Objective: Scan the following material for the string "Identity" and copy each line in which it appears.

Information shown:
- - - - - - -
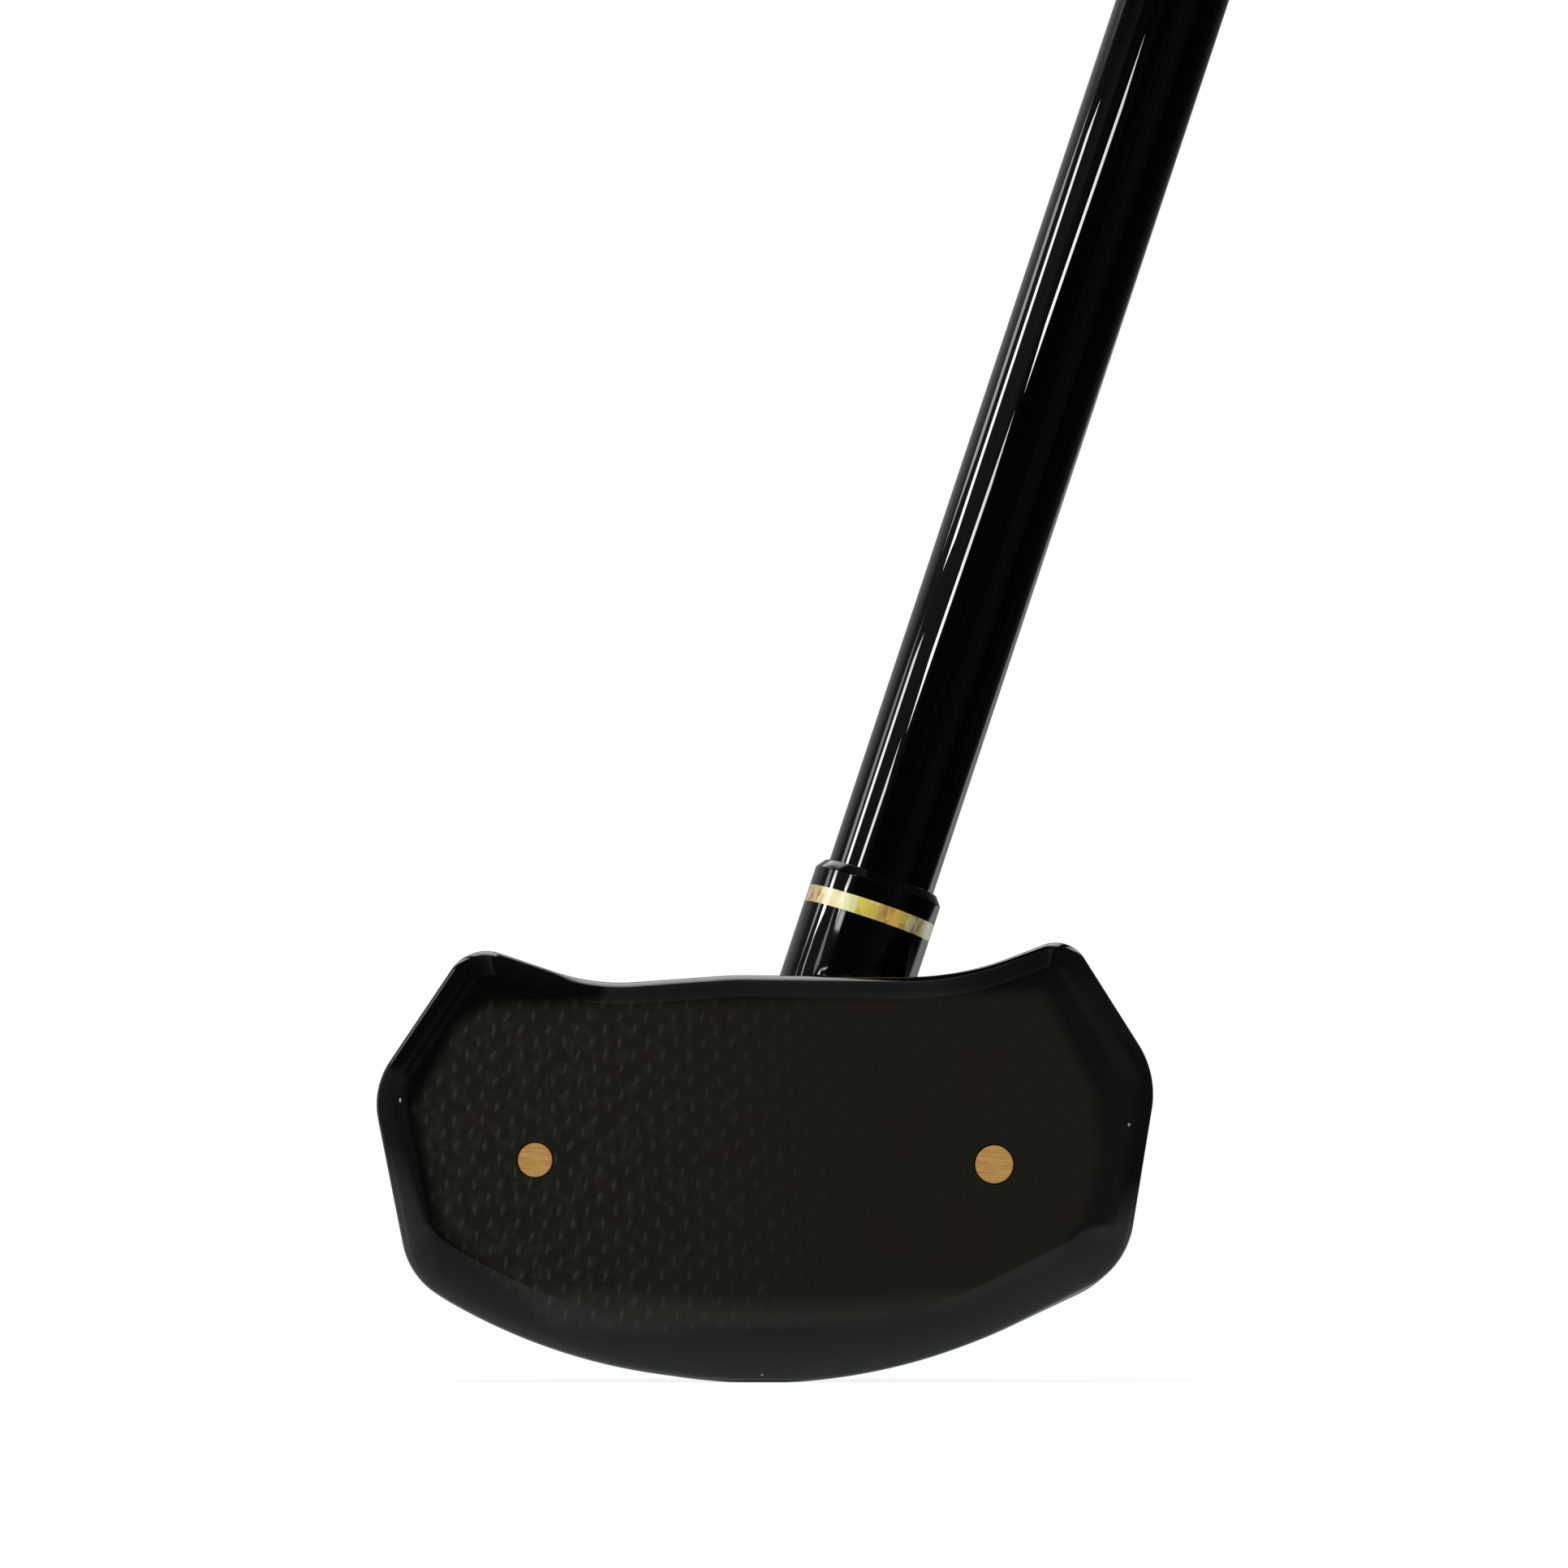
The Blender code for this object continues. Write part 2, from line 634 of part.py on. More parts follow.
def make_pins(targets):
    """Brass rods driven through the face into the wood."""
    for name, x, z, diameter in (
        ("toe_pin", TOE_PIN_X, TOE_PIN_Z, TOE_PIN_DIAMETER),
        ("heel_pin", HEEL_PIN_X, HEEL_PIN_Z, HEEL_PIN_DIAMETER),
    ):
        place = Matrix.Translation((x, face_front(), z)) @ Matrix.Rotation(-math.pi / 2, 4, "X")
        radius = diameter / 2
        rod = turned([(radius, PIN_SINK), (radius, PIN_LENGTH)], segments=SMALL_SEGMENTS)
        pin = piece(name, rod, PIN_BRASS)
        pin.matrix_world = place
        hole = rod_cutter(f"{name}_hole", radius + GAP, -GAP, PIN_LENGTH + GAP)
        hole.matrix_world = place
        for target in targets:
            boolean(target, hole, "DIFFERENCE")


def make_weights(body):
    """Two brass slugs in pockets above the sole plate, which holds them in."""
    radius = WEIGHT_DIAMETER / 2
    for name, side in (("toe_weight", -1), ("heel_weight", 1)):
        x = side * WEIGHT_SPREAD / 2
        floor = sole_at(x + side * radius)[0] + PLATE_THICKNESS + 2 * GAP
        weight = piece(name, turned([(radius, 0.0), (radius, WEIGHT_HEIGHT)]), WEIGHT_BRASS)
        weight.location = (x, PLATE_CENTRE_Y, floor)
        pocket = rod_cutter(f"{name}_pocket", radius + GAP, GAP - floor, WEIGHT_HEIGHT + GAP)
        pocket.location = weight.location
        boolean(body, pocket, "DIFFERENCE")


def make_screws(plate, body):
    mesh = mesh_from("sole_screw", screw_mesh(), SCREW_STEEL)
    hole_mesh = mesh_from("sole_screw_hole", screw_hole(), SCREW_STEEL)
    sides = [(toe_heel, front_back) for toe_heel in (-1, 1) for front_back in (-1, 1)]
    for number, (toe_heel, front_back) in enumerate(sides, start=1):
        x = toe_heel * (PLATE_LENGTH / 2 - SCREW_INSET_X)
        y = front_back * (PLATE_DEPTH / 2 - SCREW_INSET_Y) + PLATE_CENTRE_Y
        screw = piece(f"sole_screw_{number}", mesh, SCREW_STEEL)
        screw.matrix_world = screw_matrix(x, y)
        hole = helper(f"sole_screw_hole_{number}", hole_mesh)
        hole.matrix_world = screw_matrix(x, y)
        boolean(plate, hole, "DIFFERENCE")
        boolean(body, hole, "DIFFERENCE")


def make_face():
    """The carbon sheet and the resin plate behind it, which share one sloped border."""
    carbon = piece("carbon_face", skin([face_ring(0.0), face_ring(CARBON_THICKNESS)]), CARBON)
    start = CARBON_THICKNESS + GAP
    behind = [start + (BEVEL_DEPTH - start) * share for share in BORDER_RINGS]
    behind.append(FACE_THICKNESS)
    plate = piece("face_plate", skin([face_ring(depth) for depth in behind]), FACE_RESIN)
    return carbon, plate


def make_body(shaft_axis):
    body = piece("head_body", body_blank(), BLACK_LACQUER)
    crown = body_blank()
    neck = helper("neck_blank", neck_blank(BVHTree.FromBMesh(crown)))
    crown.free()
    boolean(body, neck, "UNION")
    mouth = NECK_TOP + RING_HEIGHT
    bore = rod_cutter("shaft_bore", SHAFT_DIAMETER / 2 + GAP, BORE_FLOOR - GAP, mouth, shaft_axis)
    boolean(body, bore, "DIFFERENCE")
    return body


def make_neck_trim(shaft_axis):
    """The decorative ring on the neck's end and the ferrule above it."""
    outer, bore = neck_radius(), SHAFT_DIAMETER / 2 + GAP
    low = NECK_TOP + GAP
    high = low + RING_HEIGHT
    piece("neck_ring", sleeve([(outer, low), (outer, high)], bore, bore), SHELL_GOLD, shaft_axis)
    foot = high + GAP
    top = foot + FERRULE_HEIGHT
    profile = [(outer, foot), (outer, top - FERRULE_CHAMFER), (bore + FERRULE_LIP, top)]
    piece("ferrule", sleeve(profile, bore, bore), FERRULE_BLACK, shaft_axis)


def make_shaft(shaft_axis):
    outer = SHAFT_DIAMETER / 2
    inner = outer - SHAFT_WALL
    top = CLUB_LENGTH - CAP_HEIGHT - GAP
    tube = sleeve([(outer, BORE_FLOOR), (outer, top)], inner, inner)
    piece("shaft", tube, SHAFT_GLOSS, shaft_axis)
    plug_low = BORE_FLOOR + GAP
    plug = turned([(inner - GAP, plug_low), (inner - GAP, plug_low + PLUG_LENGTH)])
    piece("tip_plug", plug, PLUG_WOOD, shaft_axis)


def wrap_radius(height):
    """Radius of the underlay at a height, before the wrap: it thickens towards the butt."""
    low, high = CLUB_LENGTH - GRIP_LENGTH, CLUB_LENGTH - CAP_HEIGHT
    share = min(max((height - low) / (high - low), 0.0), 1.0)
    thickness = UNDERLAY_LOW + (UNDERLAY_HIGH - UNDERLAY_LOW) * share
    return SHAFT_DIAMETER / 2 + GAP + thickness


def band_profile(low, high, lead):
    """Radius and height up one side of the band, whose laps lie a lead higher, in turns."""
    wall = GAP + WRAP_THICKNESS
    foot, head = wrap_radius(low) + wall, wrap_radius(high) + wall
    profile = [(foot, low)]
    for turn in range(-1, math.ceil((high - low) / WRAP_PITCH) + 1):
        for phase, lap in LAP_COURSE:
            height = low + WRAP_PITCH * (turn + phase + lead)
            if height <= low + GAP:
                profile.append((foot, low))
            elif height >= high - GAP:
                profile.append((head, high))
            else:
                profile.append((wrap_radius(height) + wall + WRAP_LAP * lap, height))
    profile += [(head, high), (wrap_radius(high) + GAP, high), (wrap_radius(low) + GAP, low)]
    return profile


def wrapped_band(low, high):
    """A band laid round the grip in overlapping turns: each turn rises to its lap edge."""
    mesh = bmesh.new()
    columns = []
    for k in range(WRAP_SEGMENTS + 1):
        # the last column lies on the first, one turn of the band further up
        angle = 2 * math.pi * k / WRAP_SEGMENTS
        profile = band_profile(low, high, k / WRAP_SEGMENTS)
        columns.append([mesh.verts.new((r * math.cos(angle), r * math.sin(angle), z)) for r, z in profile])
    for here, there in zip(columns, columns[1:]):
        for row in range(len(here)):
            after = (row + 1) % len(here)
            mesh.faces.new((here[row], there[row], there[after], here[after]))
    bmesh.ops.remove_doubles(mesh, verts=mesh.verts, dist=MERGE_DISTANCE)
    bmesh.ops.dissolve_degenerate(mesh, edges=mesh.edges, dist=MERGE_DISTANCE / 2)
    bmesh.ops.recalc_face_normals(mesh, faces=mesh.faces)
    return mesh


def make_grip(shaft_axis):
    low = CLUB_LENGTH - GRIP_LENGTH + COLLAR_HEIGHT
    high = CLUB_LENGTH - CAP_HEIGHT - GAP
    bore = SHAFT_DIAMETER / 2 + GAP
    foam = sleeve([(wrap_radius(low), low), (wrap_radius(high), high)], bore, bore)
    piece("grip_underlay", foam, FOAM, shaft_axis)
    piece("grip_wrap", wrapped_band(low, high), WRAP, shaft_axis)
    top = low - GAP
    wide = wrap_radius(low) + GAP + WRAP_THICKNESS
    profile = [
        (bore + COLLAR_LIP, low - COLLAR_HEIGHT),
        (wide, top - COLLAR_BAND - COLLAR_LIP),
        (wide + COLLAR_LIP, top - COLLAR_BAND),
        (wide + COLLAR_LIP, top - COLLAR_LIP),
        (wide, top),
    ]
    piece("grip_collar", sleeve(profile, bore, bore), RUBBER, shaft_axis)


def make_cap(shaft_axis):
    foot = CLUB_LENGTH - CAP_HEIGHT
    spigot = SHAFT_DIAMETER / 2 - SHAFT_WALL - GAP
    wide = wrap_radius(foot) + GAP + WRAP_THICKNESS + CAP_OVERHANG
    profile = [(spigot, foot - CAP_SPIGOT_LENGTH), (spigot, foot), (wide, foot)]
    for step in range(ROUND_STEPS + 1):
        angle = math.pi / 2 * step / ROUND_STEPS
        radius = wide - CAP_ROUND * (1 - math.cos(angle))
        profile.append((radius, CLUB_LENGTH - CAP_ROUND * (1 - math.sin(angle))))
    piece("butt_cap", turned(profile), RUBBER, shaft_axis)


def clear_scene():
    for obj in list(bpy.data.objects):
        bpy.data.objects.remove(obj)


def main():
    clear_scene()
    shaft_axis = bpy.data.objects.new("shaft_axis", None)
    bpy.context.scene.collection.objects.link(shaft_axis)
    shaft_axis.matrix_world = axis_matrix()
    carbon, face = make_face()
    body = make_body(shaft_axis)
    make_pins([carbon, face, body])
    boolean(body, sole_recess(), "DIFFERENCE")
    plate = make_sole_plate()
    make_weights(body)
    make_screws(plate, body)
    make_neck_trim(shaft_axis)
    make_shaft(shaft_axis)
    make_grip(shaft_axis)
    make_cap(shaft_axis)


main()
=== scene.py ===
"""A park golf club at address, dressed for a photograph of its head and lower shaft.

Lengths are in metres. +Z is up, the striking face looks along -Y and the heel is at +X.
Pieces on the shaft are drawn along their own local Z, which is the shaft's axis.
"""

import math
from typing import NamedTuple

import bmesh
import bpy
from mathutils import Matrix, Vector
from mathutils.bvhtree import BVHTree

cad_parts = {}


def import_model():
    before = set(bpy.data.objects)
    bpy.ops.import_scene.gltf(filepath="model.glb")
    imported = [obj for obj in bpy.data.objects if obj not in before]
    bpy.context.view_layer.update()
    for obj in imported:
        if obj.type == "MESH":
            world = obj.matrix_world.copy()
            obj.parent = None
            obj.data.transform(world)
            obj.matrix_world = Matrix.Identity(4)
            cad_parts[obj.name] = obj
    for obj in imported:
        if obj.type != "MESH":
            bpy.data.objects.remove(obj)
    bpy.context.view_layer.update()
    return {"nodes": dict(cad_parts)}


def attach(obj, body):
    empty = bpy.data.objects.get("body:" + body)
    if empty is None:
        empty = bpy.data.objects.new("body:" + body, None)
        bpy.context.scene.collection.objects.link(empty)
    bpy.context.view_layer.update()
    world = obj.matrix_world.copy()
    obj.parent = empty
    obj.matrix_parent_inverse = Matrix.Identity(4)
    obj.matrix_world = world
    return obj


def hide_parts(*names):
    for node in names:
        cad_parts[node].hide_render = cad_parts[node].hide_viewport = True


MM = 0.001
GAP = 0.3 * MM  # room between touching solids in the frame
SEAM = 0.01 * MM  # what is left of it between two visible pieces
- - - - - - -
Output for this task:
            obj.matrix_world = Matrix.Identity(4)
    obj.matrix_parent_inverse = Matrix.Identity(4)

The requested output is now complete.